Zylan121 .gz is a linux file if im not mistaken. Im not sure if Windows can run compress .gz files without another process. But I have never used Vista so it may.


----------



## zylan121

facks


----------



## mckillwashere

Facks?


----------



## zylan121

there's a problem with anti hacking


----------



## anastacia78

hello i have problems with the connections to kal online always its says connection lost with server...
can you help me?


----------



## demonater

*little devil box*

hi im new to this but i ahveaproblem wid ma kal online cos every tim i log on it says"you have been exspelled" and i can click the redbutton to turn of the little box that it says it in but then it all stops it moves but nothings ther apart from people and no mosters and the people dont move and if i click the ok button it turns off the game completly if any one can ive me some ideas that would be great thanks :wave:


----------



## mizznugg

Hello, Everytime i try and Register it tells me.
Please type your ID Check
I know everything is right 
here is a screeen shot.

WHY CANT I REGISTER PLZ HELP!
i just downloaded the game and everything.


----------



## Relentlesss

erm the ID check thingy is near your name "Troublesome" [Check ID] <- click that


----------



## McNinja

someone took that name already 
troublesome

the security is wrong there too
FU7PEN

press the buttons, they'll show you the way.

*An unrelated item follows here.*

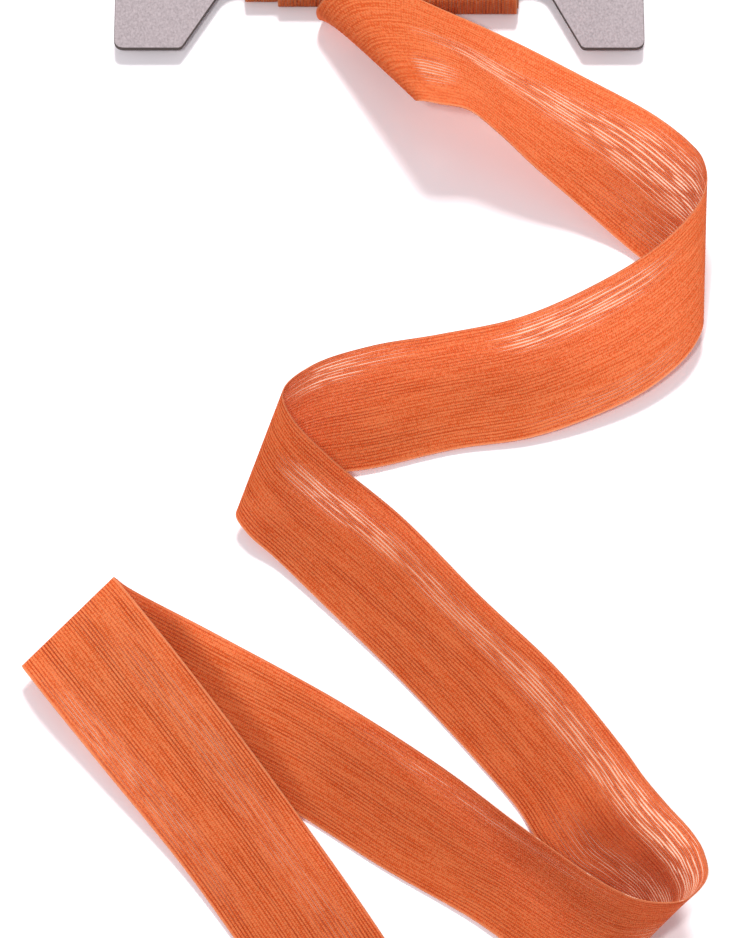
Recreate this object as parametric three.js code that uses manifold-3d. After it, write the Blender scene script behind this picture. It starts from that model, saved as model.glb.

use a alpha numeric password
L4M3N3SS


----------



## rohanboi

*Re: little devil box*



demonater said:


> hi im new to this but i ahveaproblem wid ma kal online cos every tim i log on it says"you have been exspelled" and i can click the redbutton to turn of the little box that it says it in but then it all stops it moves but nothings ther apart from people and no mosters and the people dont move and if i click the ok button it turns off the game completly if any one can ive me some ideas that would be great thanks :wave:


i have same problem once i put ma id and pw in ses iv been expelled? how do i get on :/:4-dontkno

thanks


----------



## ethan89

ok here is what i just did.. i just got downloading the game installed it.. and got the problem about the hack-shield.. here is what you do.. right click the .exe icon on your desktop or where ever you have it.. go to property's then capability check the box and put it as windows xp also check run as admin.. and that fixed it for me... i am also running vista 32-bit.. have funplaying grin:


----------



## Diditje99

Hi

A friend of mine wants to play kalonline, he downloaded it, he can open start screen and click start but then he gets a white screen and then it closes itself and when he starts it again it allways have to do updates and then same thing hapens 
We tryed to run it as admin but same story :s

He has win7 64bit, i have that to but i have no problems :S 

Can someone plz help us?


----------



## alex1911

i havent played kalonline in a while and i forgot my password. i know the username, email, and secret code. i went to the website and click the (forgot password) button, entered the information they asked me (username and email) and when i clicked enter a window popped up and said contact C/S. and when i click on the C/S center, it tells me i need to log in first -.- so how do i recover my password?


----------



## Laxer

Aside from using this page: Kalonline - Free to Play Full 3D MMORPG

or contacting customer support there is little you can do to recover your account.

If you are still on the same computer you could check to see if it is saved by a browser but that is probably unlikely due to the time since you've played.

-This thread is from '07, if you have a similar issue please create a new thread and link to this one if applicable-


----------